Global consistent graph convolutional network for amplifying piezoelectric microelectromechanical sensor performance in fluid-dynamic environments

Microelectromechanical System (MEMS) sensors composed of a bluff body and a polyvinylidene fluoride (PVDF) flexible piezoelectric flag, are highly sensitive to variations in fluid dynamics. However, the sensing capability of these systems is limited by factors such as complex vortex formation and inaccurate turbulence classification, especially under varying fluid speeds and bluff body geometries. To address these challenges, the Global Consistent Graph Convolutional Network for Amplifying Sensing Capability of Piezoelectric Microelectromechanical System Sensors in a Fluid-Dynamic System (GCGCN-PMEMS-FDS) is proposed for accurate turbulence classification. The system first inputs wind or fluid speed, inducing mechanical vibrations in piezoelectric flag, which displaces charge and generates voltage signals. These signals are then processed using the Morlet Scattering Transform (MST) to extract wind speed features, such as higher and lower wind speeds. The extracted features are fed into GCGCN to classify turbulence levels into low, moderate, and high. To validate the proposed method, experiments were conducted using various wind speeds and bluff body designs in a wind tunnel.
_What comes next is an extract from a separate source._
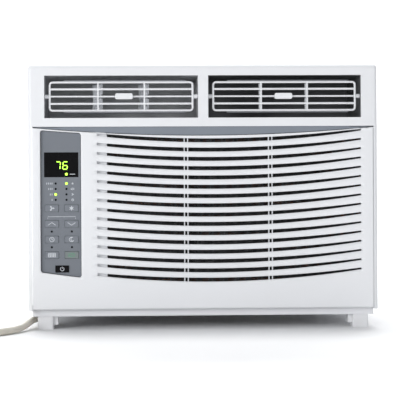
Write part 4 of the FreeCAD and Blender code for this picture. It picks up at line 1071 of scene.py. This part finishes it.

Implemented in Python, the GCGCN-PMEMS-FDS approach demonstrated superior performance compared to existing methods, achieving higher accuracy of 99.92 % in turbulence classification, low computation time of 93 s compared with existing methods. These results highlight the effectiveness of the GCGCN-PMEMS-FDS method in enhancing sensing capabilities of MEMS sensors in fluid-dynamic systems.